• _OBJECTIVE_
Your task is to print all of the data word for word.

● ● ● ● ● ● ●

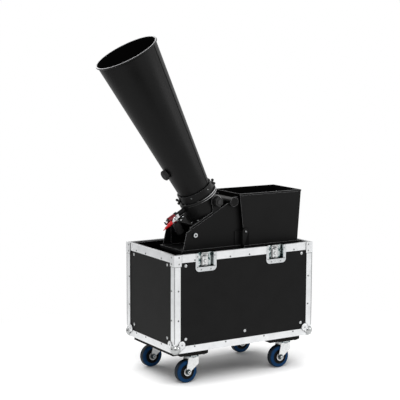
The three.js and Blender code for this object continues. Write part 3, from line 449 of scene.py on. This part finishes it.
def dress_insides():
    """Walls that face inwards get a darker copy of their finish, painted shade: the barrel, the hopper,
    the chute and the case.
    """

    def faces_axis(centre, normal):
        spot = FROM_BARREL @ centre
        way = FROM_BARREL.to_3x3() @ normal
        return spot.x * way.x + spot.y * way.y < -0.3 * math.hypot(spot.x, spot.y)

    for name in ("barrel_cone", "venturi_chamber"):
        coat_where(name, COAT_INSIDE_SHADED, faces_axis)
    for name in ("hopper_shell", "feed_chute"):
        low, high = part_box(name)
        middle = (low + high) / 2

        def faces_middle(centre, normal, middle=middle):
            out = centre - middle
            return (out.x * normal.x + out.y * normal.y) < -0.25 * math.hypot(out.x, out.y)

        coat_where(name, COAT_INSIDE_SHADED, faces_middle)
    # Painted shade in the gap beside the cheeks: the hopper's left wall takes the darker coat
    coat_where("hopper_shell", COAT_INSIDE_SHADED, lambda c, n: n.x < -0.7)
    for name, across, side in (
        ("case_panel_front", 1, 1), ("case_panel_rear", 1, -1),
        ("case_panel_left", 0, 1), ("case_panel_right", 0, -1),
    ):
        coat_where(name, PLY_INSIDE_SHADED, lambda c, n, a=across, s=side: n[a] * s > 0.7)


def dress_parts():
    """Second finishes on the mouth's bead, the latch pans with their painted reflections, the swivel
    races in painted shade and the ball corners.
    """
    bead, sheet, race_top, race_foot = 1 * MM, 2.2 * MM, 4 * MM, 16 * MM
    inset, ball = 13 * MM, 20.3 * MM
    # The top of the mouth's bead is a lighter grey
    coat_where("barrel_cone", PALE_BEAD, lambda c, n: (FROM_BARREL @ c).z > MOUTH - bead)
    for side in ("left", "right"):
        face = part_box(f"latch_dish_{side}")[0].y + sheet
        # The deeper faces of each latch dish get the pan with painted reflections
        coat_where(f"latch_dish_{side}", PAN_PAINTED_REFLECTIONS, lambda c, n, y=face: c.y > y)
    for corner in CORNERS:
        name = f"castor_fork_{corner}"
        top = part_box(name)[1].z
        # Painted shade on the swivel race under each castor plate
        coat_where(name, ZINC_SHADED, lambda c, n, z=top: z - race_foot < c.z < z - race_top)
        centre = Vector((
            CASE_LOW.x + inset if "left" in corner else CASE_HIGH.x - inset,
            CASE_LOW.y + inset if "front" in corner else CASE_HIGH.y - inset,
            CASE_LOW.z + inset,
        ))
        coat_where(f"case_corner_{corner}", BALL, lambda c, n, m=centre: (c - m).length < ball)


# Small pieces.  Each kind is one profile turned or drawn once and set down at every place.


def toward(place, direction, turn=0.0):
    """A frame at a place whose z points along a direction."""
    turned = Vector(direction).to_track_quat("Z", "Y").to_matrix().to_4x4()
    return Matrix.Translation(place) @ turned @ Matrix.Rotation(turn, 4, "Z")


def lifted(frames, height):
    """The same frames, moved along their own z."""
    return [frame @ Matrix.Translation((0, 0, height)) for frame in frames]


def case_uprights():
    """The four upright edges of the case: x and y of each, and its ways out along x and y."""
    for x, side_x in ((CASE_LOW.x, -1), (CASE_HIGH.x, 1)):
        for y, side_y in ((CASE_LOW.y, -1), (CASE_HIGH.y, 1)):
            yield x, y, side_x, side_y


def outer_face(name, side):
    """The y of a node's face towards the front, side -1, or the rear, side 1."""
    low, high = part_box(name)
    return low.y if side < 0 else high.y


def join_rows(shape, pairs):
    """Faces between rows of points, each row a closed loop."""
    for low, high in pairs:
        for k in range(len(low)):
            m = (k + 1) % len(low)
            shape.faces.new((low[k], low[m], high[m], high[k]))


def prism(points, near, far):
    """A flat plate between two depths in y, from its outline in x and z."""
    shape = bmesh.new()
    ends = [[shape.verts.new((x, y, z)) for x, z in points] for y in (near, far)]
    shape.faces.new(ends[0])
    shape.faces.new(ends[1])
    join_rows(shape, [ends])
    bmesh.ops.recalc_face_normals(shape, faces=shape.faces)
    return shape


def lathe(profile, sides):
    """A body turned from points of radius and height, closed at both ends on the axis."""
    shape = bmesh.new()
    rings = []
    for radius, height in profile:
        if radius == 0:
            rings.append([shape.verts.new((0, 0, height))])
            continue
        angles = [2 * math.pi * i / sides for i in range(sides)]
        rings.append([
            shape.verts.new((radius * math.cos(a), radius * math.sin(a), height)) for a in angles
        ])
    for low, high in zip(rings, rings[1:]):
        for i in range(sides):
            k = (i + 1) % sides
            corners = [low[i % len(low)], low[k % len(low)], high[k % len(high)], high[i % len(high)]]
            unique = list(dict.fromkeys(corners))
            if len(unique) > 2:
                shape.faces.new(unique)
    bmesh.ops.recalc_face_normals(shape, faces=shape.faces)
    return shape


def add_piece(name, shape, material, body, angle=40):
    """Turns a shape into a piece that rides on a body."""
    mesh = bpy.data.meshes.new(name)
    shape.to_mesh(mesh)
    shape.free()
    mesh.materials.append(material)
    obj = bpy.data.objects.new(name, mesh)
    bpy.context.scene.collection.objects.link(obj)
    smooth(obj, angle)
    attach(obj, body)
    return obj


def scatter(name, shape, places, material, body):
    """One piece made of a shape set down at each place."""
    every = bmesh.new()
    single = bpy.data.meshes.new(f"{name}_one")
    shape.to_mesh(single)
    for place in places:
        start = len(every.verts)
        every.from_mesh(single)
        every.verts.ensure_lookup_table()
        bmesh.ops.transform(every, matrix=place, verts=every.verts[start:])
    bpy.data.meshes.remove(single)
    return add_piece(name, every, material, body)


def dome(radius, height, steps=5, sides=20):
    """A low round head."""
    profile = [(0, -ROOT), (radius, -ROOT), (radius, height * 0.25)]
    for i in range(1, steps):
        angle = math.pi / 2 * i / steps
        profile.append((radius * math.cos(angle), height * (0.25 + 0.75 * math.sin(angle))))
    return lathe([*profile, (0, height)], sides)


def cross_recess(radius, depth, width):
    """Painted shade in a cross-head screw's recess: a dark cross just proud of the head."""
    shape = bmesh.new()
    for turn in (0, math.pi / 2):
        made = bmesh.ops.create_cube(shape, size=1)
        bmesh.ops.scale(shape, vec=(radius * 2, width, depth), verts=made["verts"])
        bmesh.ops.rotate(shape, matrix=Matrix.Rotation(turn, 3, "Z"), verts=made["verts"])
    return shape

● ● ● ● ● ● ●

• _EXERCISE ANSWER_
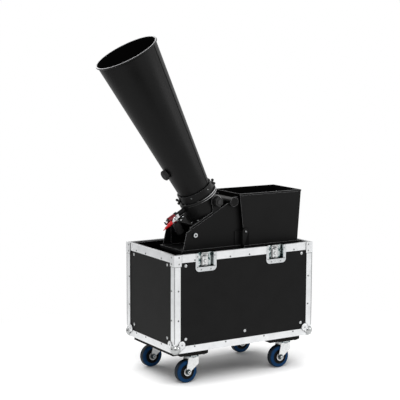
The three.js and Blender code for this object continues. Write part 3, from line 449 of scene.py on. This part finishes it.
def dress_insides():
    """Walls that face inwards get a darker copy of their finish, painted shade: the barrel, the hopper,
    the chute and the case.
    """

    def faces_axis(centre, normal):
        spot = FROM_BARREL @ centre
        way = FROM_BARREL.to_3x3() @ normal
        return spot.x * way.x + spot.y * way.y < -0.3 * math.hypot(spot.x, spot.y)

    for name in ("barrel_cone", "venturi_chamber"):
        coat_where(name, COAT_INSIDE_SHADED, faces_axis)
    for name in ("hopper_shell", "feed_chute"):
        low, high = part_box(name)
        middle = (low + high) / 2

        def faces_middle(centre, normal, middle=middle):
            out = centre - middle
            return (out.x * normal.x + out.y * normal.y) < -0.25 * math.hypot(out.x, out.y)

        coat_where(name, COAT_INSIDE_SHADED, faces_middle)
    # Painted shade in the gap beside the cheeks: the hopper's left wall takes the darker coat
    coat_where("hopper_shell", COAT_INSIDE_SHADED, lambda c, n: n.x < -0.7)
    for name, across, side in (
        ("case_panel_front", 1, 1), ("case_panel_rear", 1, -1),
        ("case_panel_left", 0, 1), ("case_panel_right", 0, -1),
    ):
        coat_where(name, PLY_INSIDE_SHADED, lambda c, n, a=across, s=side: n[a] * s > 0.7)


def dress_parts():
    """Second finishes on the mouth's bead, the latch pans with their painted reflections, the swivel
    races in painted shade and the ball corners.
    """
    bead, sheet, race_top, race_foot = 1 * MM, 2.2 * MM, 4 * MM, 16 * MM
    inset, ball = 13 * MM, 20.3 * MM
    # The top of the mouth's bead is a lighter grey
    coat_where("barrel_cone", PALE_BEAD, lambda c, n: (FROM_BARREL @ c).z > MOUTH - bead)
    for side in ("left", "right"):
        face = part_box(f"latch_dish_{side}")[0].y + sheet
        # The deeper faces of each latch dish get the pan with painted reflections
        coat_where(f"latch_dish_{side}", PAN_PAINTED_REFLECTIONS, lambda c, n, y=face: c.y > y)
    for corner in CORNERS:
        name = f"castor_fork_{corner}"
        top = part_box(name)[1].z
        # Painted shade on the swivel race under each castor plate
        coat_where(name, ZINC_SHADED, lambda c, n, z=top: z - race_foot < c.z < z - race_top)
        centre = Vector((
            CASE_LOW.x + inset if "left" in corner else CASE_HIGH.x - inset,
            CASE_LOW.y + inset if "front" in corner else CASE_HIGH.y - inset,
            CASE_LOW.z + inset,
        ))
        coat_where(f"case_corner_{corner}", BALL, lambda c, n, m=centre: (c - m).length < ball)


# Small pieces.  Each kind is one profile turned or drawn once and set down at every place.


def toward(place, direction, turn=0.0):
    """A frame at a place whose z points along a direction."""
    turned = Vector(direction).to_track_quat("Z", "Y").to_matrix().to_4x4()
    return Matrix.Translation(place) @ turned @ Matrix.Rotation(turn, 4, "Z")


def lifted(frames, height):
    """The same frames, moved along their own z."""
    return [frame @ Matrix.Translation((0, 0, height)) for frame in frames]


def case_uprights():
    """The four upright edges of the case: x and y of each, and its ways out along x and y."""
    for x, side_x in ((CASE_LOW.x, -1), (CASE_HIGH.x, 1)):
        for y, side_y in ((CASE_LOW.y, -1), (CASE_HIGH.y, 1)):
            yield x, y, side_x, side_y


def outer_face(name, side):
    """The y of a node's face towards the front, side -1, or the rear, side 1."""
    low, high = part_box(name)
    return low.y if side < 0 else high.y


def join_rows(shape, pairs):
    """Faces between rows of points, each row a closed loop."""
    for low, high in pairs:
        for k in range(len(low)):
            m = (k + 1) % len(low)
            shape.faces.new((low[k], low[m], high[m], high[k]))


def prism(points, near, far):
    """A flat plate between two depths in y, from its outline in x and z."""
    shape = bmesh.new()
    ends = [[shape.verts.new((x, y, z)) for x, z in points] for y in (near, far)]
    shape.faces.new(ends[0])
    shape.faces.new(ends[1])
    join_rows(shape, [ends])
    bmesh.ops.recalc_face_normals(shape, faces=shape.faces)
    return shape


def lathe(profile, sides):
    """A body turned from points of radius and height, closed at both ends on the axis."""
    shape = bmesh.new()
    rings = []
    for radius, height in profile:
        if radius == 0:
            rings.append([shape.verts.new((0, 0, height))])
            continue
        angles = [2 * math.pi * i / sides for i in range(sides)]
        rings.append([
            shape.verts.new((radius * math.cos(a), radius * math.sin(a), height)) for a in angles
        ])
    for low, high in zip(rings, rings[1:]):
        for i in range(sides):
            k = (i + 1) % sides
            corners = [low[i % len(low)], low[k % len(low)], high[k % len(high)], high[i % len(high)]]
            unique = list(dict.fromkeys(corners))
            if len(unique) > 2:
                shape.faces.new(unique)
    bmesh.ops.recalc_face_normals(shape, faces=shape.faces)
    return shape


def add_piece(name, shape, material, body, angle=40):
    """Turns a shape into a piece that rides on a body."""
    mesh = bpy.data.meshes.new(name)
    shape.to_mesh(mesh)
    shape.free()
    mesh.materials.append(material)
    obj = bpy.data.objects.new(name, mesh)
    bpy.context.scene.collection.objects.link(obj)
    smooth(obj, angle)
    attach(obj, body)
    return obj


def scatter(name, shape, places, material, body):
    """One piece made of a shape set down at each place."""
    every = bmesh.new()
    single = bpy.data.meshes.new(f"{name}_one")
    shape.to_mesh(single)
    for place in places:
        start = len(every.verts)
        every.from_mesh(single)
        every.verts.ensure_lookup_table()
        bmesh.ops.transform(every, matrix=place, verts=every.verts[start:])
    bpy.data.meshes.remove(single)
    return add_piece(name, every, material, body)


def dome(radius, height, steps=5, sides=20):
    """A low round head."""
    profile = [(0, -ROOT), (radius, -ROOT), (radius, height * 0.25)]
    for i in range(1, steps):
        angle = math.pi / 2 * i / steps
        profile.append((radius * math.cos(angle), height * (0.25 + 0.75 * math.sin(angle))))
    return lathe([*profile, (0, height)], sides)


def cross_recess(radius, depth, width):
    """Painted shade in a cross-head screw's recess: a dark cross just proud of the head."""
    shape = bmesh.new()
    for turn in (0, math.pi / 2):
        made = bmesh.ops.create_cube(shape, size=1)
        bmesh.ops.scale(shape, vec=(radius * 2, width, depth), verts=made["verts"])
        bmesh.ops.rotate(shape, matrix=Matrix.Rotation(turn, 3, "Z"), verts=made["verts"])
    return shape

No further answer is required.